Jurisdições Secretas conforme o FSI implicam uma definição mais ampla, dando conta do nível de segredo jurídico no que diz respeito à propriedade empresarial, controle acionário e legislação protetora para os conglomerados instalados nestes Estados. Além do nível de segredo, o conceito também abarca a escala de atividades através de empresas offshore, ou holdings de conglomerados instalados nestas soberanias sob a forma jurídica de empresas offshore. Assim, quanto maior o segredo legal no que diz respeito ao controle de empresas e a existência de offshores com suas características, formalizam o índice.
Segundo dados de 2015 – considerando que o FSI é gerado a cada dois anos – o fluxo de ilícitos financeiros oscila de um montante da ordem de US$ 1 a 1,6 trilhão de dólares (o FSI consulta os dados do Banco Mundial), incluindo uma perda de US$ 175 bilhões ao ano desviados de ajuda internacional. O fluxo de ilícitos também é o escoamento mais comum de desvios oriundos de evasão fiscal, fraude fiscal e o espólio do Estado. Tais fenômenos, comuns na periferia do planeta, podem atingir a área core de economias capitalistas da semi-periferia, tal como ocorreu com a Grécia, Itália e Portugal, além de evidências de corrupção estrutural e a punição consequente através de convênios de Cooperação Jurídica Internacional, desmontando pactos internos e possibilidades de desenvolvimento soberano com estratégia de posicionamento próprio no Sistema Internacional (SI).

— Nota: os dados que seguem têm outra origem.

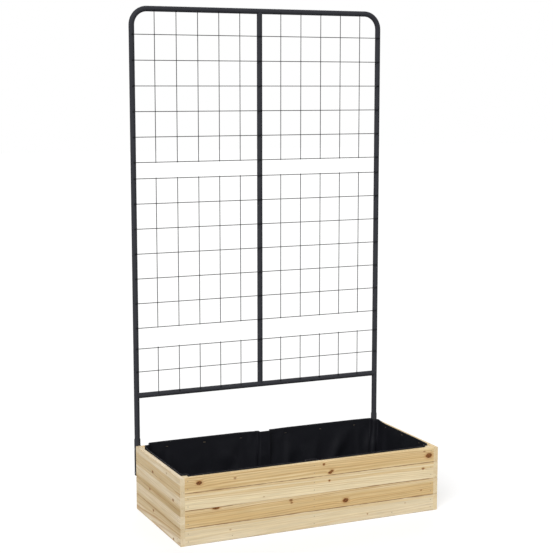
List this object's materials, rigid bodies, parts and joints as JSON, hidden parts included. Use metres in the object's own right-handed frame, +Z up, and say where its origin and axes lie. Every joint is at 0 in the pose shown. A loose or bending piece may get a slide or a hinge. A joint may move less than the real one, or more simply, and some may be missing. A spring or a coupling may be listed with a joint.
{
  "type": "planter with trellis",
  "caption": "Long tongue-and-groove wooden planter box on the floor, with a tall round-tube and wire-mesh trellis bolted behind it.",
  "frame": {"origin": "on the ground, under the middle of the whole object's bounding box", "axes": "+X along the box to the right as seen from the front, +Y to the back, where the trellis stands, +Z up"},
  "size_m": [1.11, 0.533, 2],
  "materials": {
    "board_wood": "sawn softwood with knots, light oil",
    "frame_wood": "raw sawn softwood",
    "tube_coating": "satin black powder coat",
    "wire_coating": "satin black powder coat over welds",
    "liner_fabric": "matt black spun-bond fabric",
    "black_plastic": "fine-grained moulding",
    "nail_steel": "galvanised",
    "zinc_steel": "bright zinc plate",
    "black_screw": "black zinc"
  },
  "bodies": {
    "root": {"back_board_1": "board_wood", "back_board_2": "board_wood", "back_board_3": "board_wood", "back_board_4": "board_wood", "base_slat_1": "frame_wood", "base_slat_2": "frame_wood", "base_slat_3": "frame_wood", "base_slat_4": "frame_wood", "base_slat_5": "frame_wood", "base_slat_6": "frame_wood", "base_slat_7": "frame_wood", "base_slat_8": "frame_wood", "base_slat_9": "frame_wood", "batten_back": "frame_wood", "batten_front": "frame_wood", "bracket_screws": "zinc_steel", "centre_post_lower": "tube_coating", "centre_post_middle": "tube_coating", "centre_post_upper": "tube_coating", "corner_post_back_left": "frame_wood", "corner_post_back_right": "frame_wood", "corner_post_front_left": "frame_wood", "corner_post_front_right": "frame_wood", "crossbar": "tube_coating", "front_board_1": "board_wood", "front_board_2": "board_wood", "front_board_3": "board_wood", "front_board_4": "board_wood", "joint_screws": "black_screw", "ledger_back": "frame_wood", "ledger_front": "frame_wood", "left_board_1": "board_wood", "left_board_2": "board_wood", "left_board_3": "board_wood", "left_board_4": "board_wood", "leg_bolts": "zinc_steel", "leg_bracket_left": "tube_coating", "leg_bracket_right": "tube_coating", "leg_cap_left": "black_plastic", "leg_cap_right": "black_plastic", "leg_nuts": "zinc_steel", "leg_sleeve_left": "tube_coating", "leg_sleeve_right": "tube_coating", "liner": "liner_fabric", "liner_staples": "nail_steel", "mesh_lower": "wire_coating", "mesh_middle": "wire_coating", "mesh_upper": "wire_coating", "nails": "nail_steel", "post_lower_left": "tube_coating", "post_lower_right": "tube_coating", "post_middle_left": "tube_coating", "post_middle_right": "tube_coating", "right_board_1": "board_wood", "right_board_2": "board_wood", "right_board_3": "board_wood", "right_board_4": "board_wood", "trellis_hoop": "tube_coating"}
  },
  "joints": []
}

Ao contrário do que circula de forma hegemônica, a evasão fiscal de ilícitos ou o fluxo de fundos sem origens não formam a maior parte dos ativos financeiros depositados formalmente em Jurisdições Secretas. O índice de depósitos externos oriundos de elites locais, classes dominantes nacionais e alta gerência global oscilam entre US$ 21 trilhões e US$ 32 trilhões de dólares. Para dados de 2016 do World Economic Outlook Database/FMI (ver: goo.gl/KUUWaZ) , a soma do primeiro total seria a do PIB dos EUA e da Alemanha em conjunto. Já a soma do segundo total equivale ao PIB da Superpotência e da China. Vale ressaltar que tais dados são conservadores, pois analisam de forma aproximada somente os depósitos em Jurisdições Secretas que seriam pertencentes aos “super ricos” (High Net Worth Individuals, HNWI na sigla do conceito em inglês). Tais dados foram apurados no estudo de profundidade e referência chamado de The Price of Offshore Revisited (ver: goo.gl/vG5jY3) e conforme seu autor, James S. Henry, não incluem ativos físicos de alto valor agregado, como embarcações, aeronaves, propriedade imobiliária e composição de controle acionário através de offshores sob o manto de segredo.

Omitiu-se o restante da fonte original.